■ What is needed:
Tally the lines of the data that include the word "scene" and state the total, nothing else.

■ Data block:
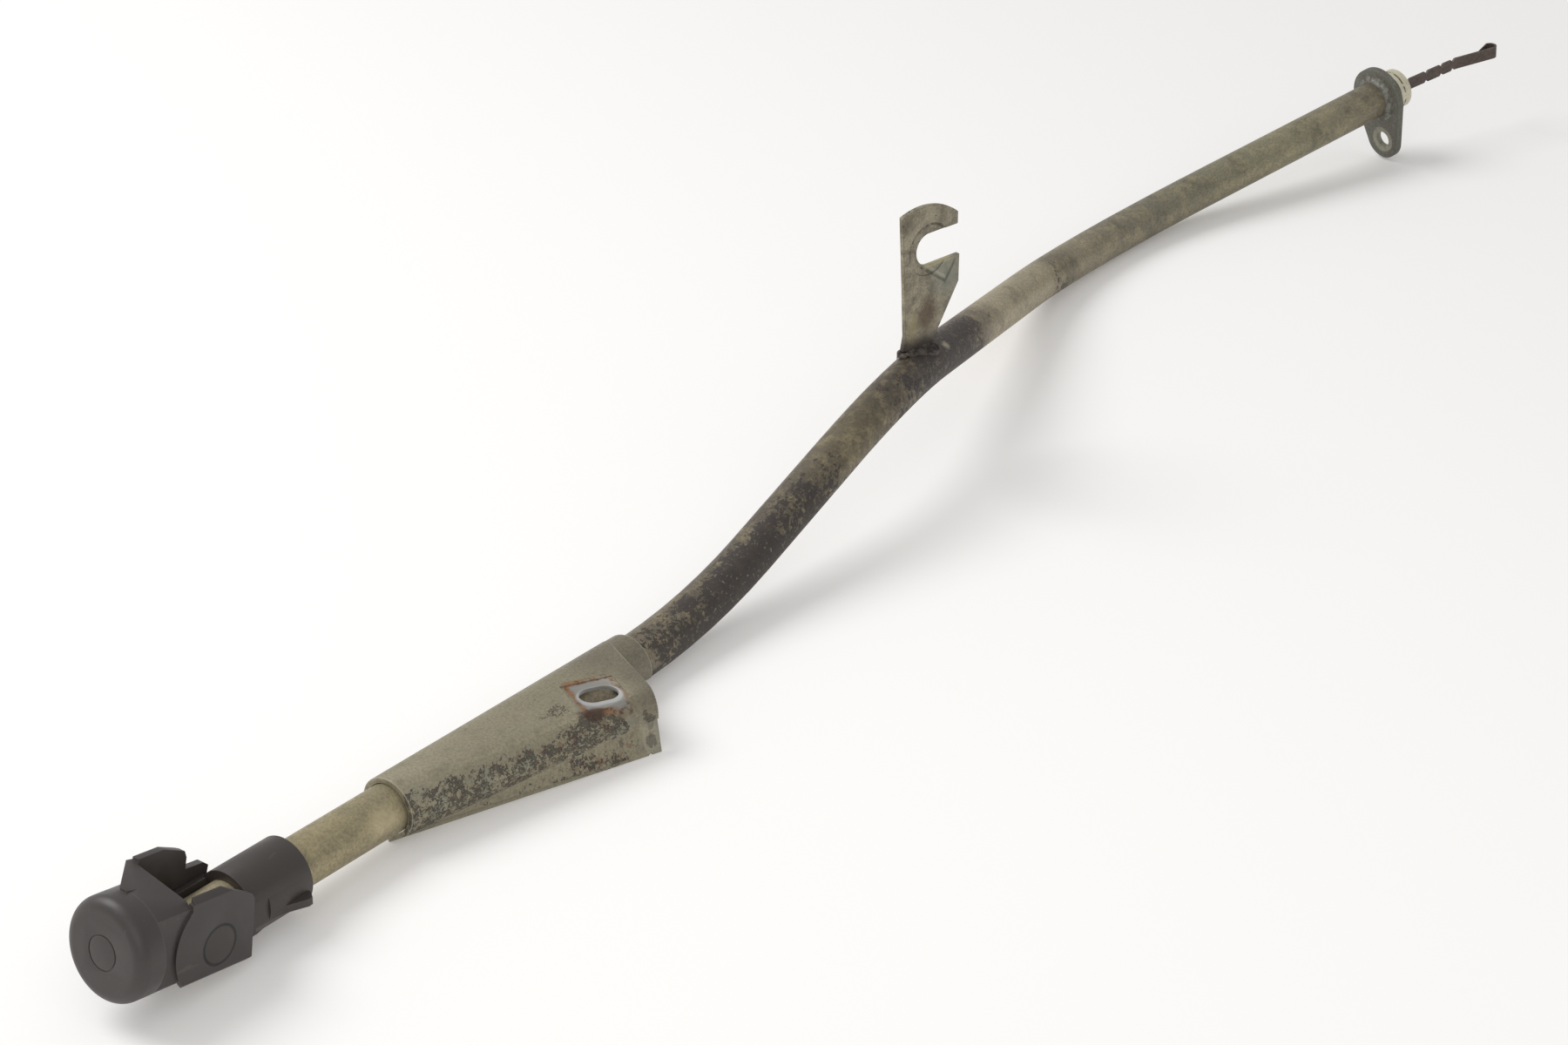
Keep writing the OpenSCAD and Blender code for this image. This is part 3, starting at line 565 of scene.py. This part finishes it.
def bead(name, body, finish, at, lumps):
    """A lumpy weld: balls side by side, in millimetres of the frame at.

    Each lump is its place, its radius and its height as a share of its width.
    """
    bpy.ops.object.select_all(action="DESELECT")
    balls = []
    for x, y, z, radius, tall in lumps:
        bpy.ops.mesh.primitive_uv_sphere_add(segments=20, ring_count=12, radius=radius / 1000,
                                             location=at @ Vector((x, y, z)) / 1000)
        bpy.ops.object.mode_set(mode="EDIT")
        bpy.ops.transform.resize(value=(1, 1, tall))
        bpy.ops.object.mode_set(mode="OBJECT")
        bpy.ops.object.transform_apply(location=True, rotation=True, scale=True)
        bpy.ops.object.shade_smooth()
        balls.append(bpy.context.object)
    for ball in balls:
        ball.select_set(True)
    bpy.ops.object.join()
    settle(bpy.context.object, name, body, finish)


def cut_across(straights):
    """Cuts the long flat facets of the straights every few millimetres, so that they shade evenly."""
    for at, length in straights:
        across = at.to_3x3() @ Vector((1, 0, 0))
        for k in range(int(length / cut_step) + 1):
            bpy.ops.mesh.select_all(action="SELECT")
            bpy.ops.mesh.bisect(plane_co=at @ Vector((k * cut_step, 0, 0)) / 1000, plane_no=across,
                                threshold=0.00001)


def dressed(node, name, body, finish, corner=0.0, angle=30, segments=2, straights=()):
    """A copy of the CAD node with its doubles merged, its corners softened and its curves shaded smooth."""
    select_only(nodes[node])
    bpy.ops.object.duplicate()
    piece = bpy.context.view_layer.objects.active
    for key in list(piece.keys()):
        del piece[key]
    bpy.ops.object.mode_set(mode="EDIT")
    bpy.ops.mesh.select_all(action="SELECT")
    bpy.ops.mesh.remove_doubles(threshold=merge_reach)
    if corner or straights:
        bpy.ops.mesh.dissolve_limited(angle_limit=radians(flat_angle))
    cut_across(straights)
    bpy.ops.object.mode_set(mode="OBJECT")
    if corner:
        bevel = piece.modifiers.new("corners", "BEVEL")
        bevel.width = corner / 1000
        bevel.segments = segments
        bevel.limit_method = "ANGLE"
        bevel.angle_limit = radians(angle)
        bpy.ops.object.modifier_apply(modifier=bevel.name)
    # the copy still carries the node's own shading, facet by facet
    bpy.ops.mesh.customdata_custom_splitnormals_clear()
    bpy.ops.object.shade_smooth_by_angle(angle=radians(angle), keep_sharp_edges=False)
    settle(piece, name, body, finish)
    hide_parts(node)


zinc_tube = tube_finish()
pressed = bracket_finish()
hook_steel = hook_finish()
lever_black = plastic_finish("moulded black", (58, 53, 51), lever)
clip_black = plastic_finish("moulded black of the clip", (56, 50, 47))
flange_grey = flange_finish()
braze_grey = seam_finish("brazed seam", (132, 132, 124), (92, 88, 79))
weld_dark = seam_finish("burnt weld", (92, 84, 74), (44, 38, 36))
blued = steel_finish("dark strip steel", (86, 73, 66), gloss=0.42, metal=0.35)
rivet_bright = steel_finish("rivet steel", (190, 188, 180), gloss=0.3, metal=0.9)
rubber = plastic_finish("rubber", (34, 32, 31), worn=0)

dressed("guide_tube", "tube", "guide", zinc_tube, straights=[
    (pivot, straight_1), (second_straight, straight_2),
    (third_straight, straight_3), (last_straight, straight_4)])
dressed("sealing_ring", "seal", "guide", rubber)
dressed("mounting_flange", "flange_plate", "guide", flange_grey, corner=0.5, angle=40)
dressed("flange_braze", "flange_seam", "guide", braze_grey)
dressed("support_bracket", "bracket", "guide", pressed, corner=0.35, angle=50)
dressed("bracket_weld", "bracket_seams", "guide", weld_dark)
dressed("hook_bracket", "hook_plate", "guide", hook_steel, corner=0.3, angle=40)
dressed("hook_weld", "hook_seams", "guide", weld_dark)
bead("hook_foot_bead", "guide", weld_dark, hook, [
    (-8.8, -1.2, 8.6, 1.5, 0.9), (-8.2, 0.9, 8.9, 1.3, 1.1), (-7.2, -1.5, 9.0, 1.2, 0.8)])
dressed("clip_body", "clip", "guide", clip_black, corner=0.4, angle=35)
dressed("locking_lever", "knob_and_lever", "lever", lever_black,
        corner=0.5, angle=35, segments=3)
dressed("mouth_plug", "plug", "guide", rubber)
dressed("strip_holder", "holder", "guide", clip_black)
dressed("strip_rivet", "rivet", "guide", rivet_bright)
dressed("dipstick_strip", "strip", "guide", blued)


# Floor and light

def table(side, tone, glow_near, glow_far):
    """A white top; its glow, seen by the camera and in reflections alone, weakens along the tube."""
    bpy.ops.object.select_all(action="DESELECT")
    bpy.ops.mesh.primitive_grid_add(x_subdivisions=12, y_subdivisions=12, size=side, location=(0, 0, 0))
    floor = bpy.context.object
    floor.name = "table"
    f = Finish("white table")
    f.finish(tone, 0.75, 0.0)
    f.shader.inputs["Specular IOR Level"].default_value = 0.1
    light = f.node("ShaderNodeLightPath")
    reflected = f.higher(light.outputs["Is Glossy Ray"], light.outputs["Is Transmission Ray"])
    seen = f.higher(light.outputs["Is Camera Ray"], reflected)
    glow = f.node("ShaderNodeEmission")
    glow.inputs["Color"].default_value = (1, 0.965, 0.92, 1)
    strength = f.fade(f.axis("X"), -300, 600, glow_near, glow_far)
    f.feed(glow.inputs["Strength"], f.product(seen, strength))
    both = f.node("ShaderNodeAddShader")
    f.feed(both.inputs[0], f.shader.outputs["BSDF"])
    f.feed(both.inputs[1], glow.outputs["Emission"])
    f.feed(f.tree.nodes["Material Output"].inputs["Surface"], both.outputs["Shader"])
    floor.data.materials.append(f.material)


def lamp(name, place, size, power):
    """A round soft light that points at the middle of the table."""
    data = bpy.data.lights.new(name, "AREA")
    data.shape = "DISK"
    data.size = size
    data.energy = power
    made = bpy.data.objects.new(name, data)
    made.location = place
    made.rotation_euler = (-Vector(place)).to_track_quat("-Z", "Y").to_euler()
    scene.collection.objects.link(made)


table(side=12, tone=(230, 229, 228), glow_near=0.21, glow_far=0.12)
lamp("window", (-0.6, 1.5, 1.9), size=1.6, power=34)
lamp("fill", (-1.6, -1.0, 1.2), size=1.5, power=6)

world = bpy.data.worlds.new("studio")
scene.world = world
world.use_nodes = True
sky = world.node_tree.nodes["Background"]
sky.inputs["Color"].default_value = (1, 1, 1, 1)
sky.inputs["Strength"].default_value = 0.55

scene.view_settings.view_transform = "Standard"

■ Completed exercise:
4